>> Begin

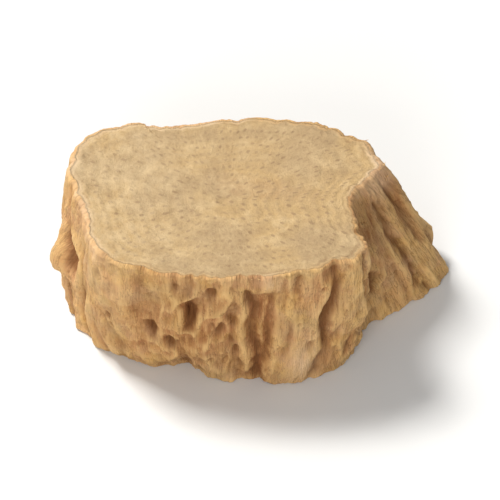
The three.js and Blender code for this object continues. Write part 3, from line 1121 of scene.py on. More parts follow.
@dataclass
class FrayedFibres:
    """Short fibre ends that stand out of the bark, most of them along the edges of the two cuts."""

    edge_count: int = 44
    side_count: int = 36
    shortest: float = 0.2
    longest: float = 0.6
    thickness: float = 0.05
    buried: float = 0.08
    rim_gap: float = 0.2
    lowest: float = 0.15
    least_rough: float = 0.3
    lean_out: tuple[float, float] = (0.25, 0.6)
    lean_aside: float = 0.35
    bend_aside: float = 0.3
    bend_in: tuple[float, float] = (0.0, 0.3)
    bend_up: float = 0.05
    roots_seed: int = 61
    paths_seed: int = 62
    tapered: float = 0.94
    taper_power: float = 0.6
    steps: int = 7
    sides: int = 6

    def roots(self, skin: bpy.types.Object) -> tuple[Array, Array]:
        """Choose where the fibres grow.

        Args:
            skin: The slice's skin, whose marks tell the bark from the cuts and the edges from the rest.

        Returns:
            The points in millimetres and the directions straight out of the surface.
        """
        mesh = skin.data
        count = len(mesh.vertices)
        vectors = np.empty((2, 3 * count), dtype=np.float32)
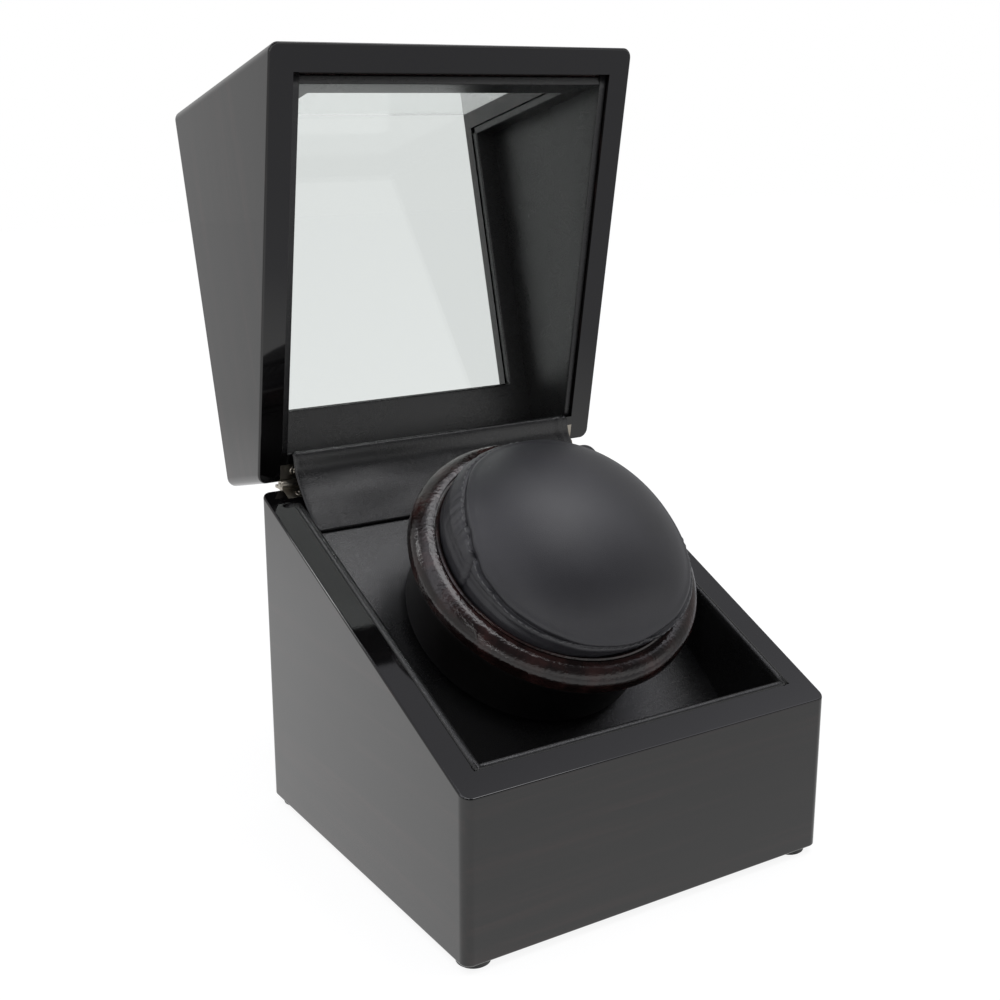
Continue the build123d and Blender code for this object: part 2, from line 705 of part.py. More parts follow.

>> End

### DIRECTION
Restate the listing exactly, starting at its first line and ending at the line where "fibre ends that" occurs; include both and no other lines.

### FINAL RESULT
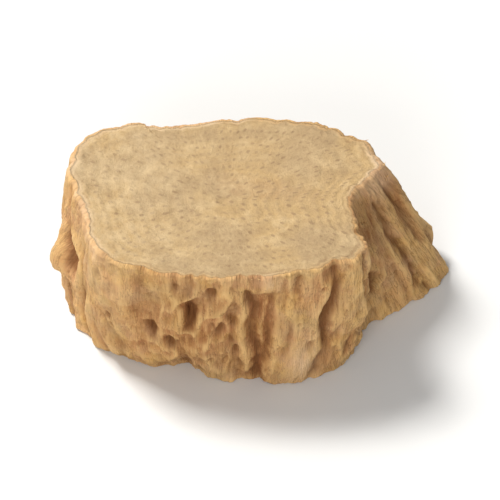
The three.js and Blender code for this object continues. Write part 3, from line 1121 of scene.py on. More parts follow.
@dataclass
class FrayedFibres:
    """Short fibre ends that stand out of the bark, most of them along the edges of the two cuts."""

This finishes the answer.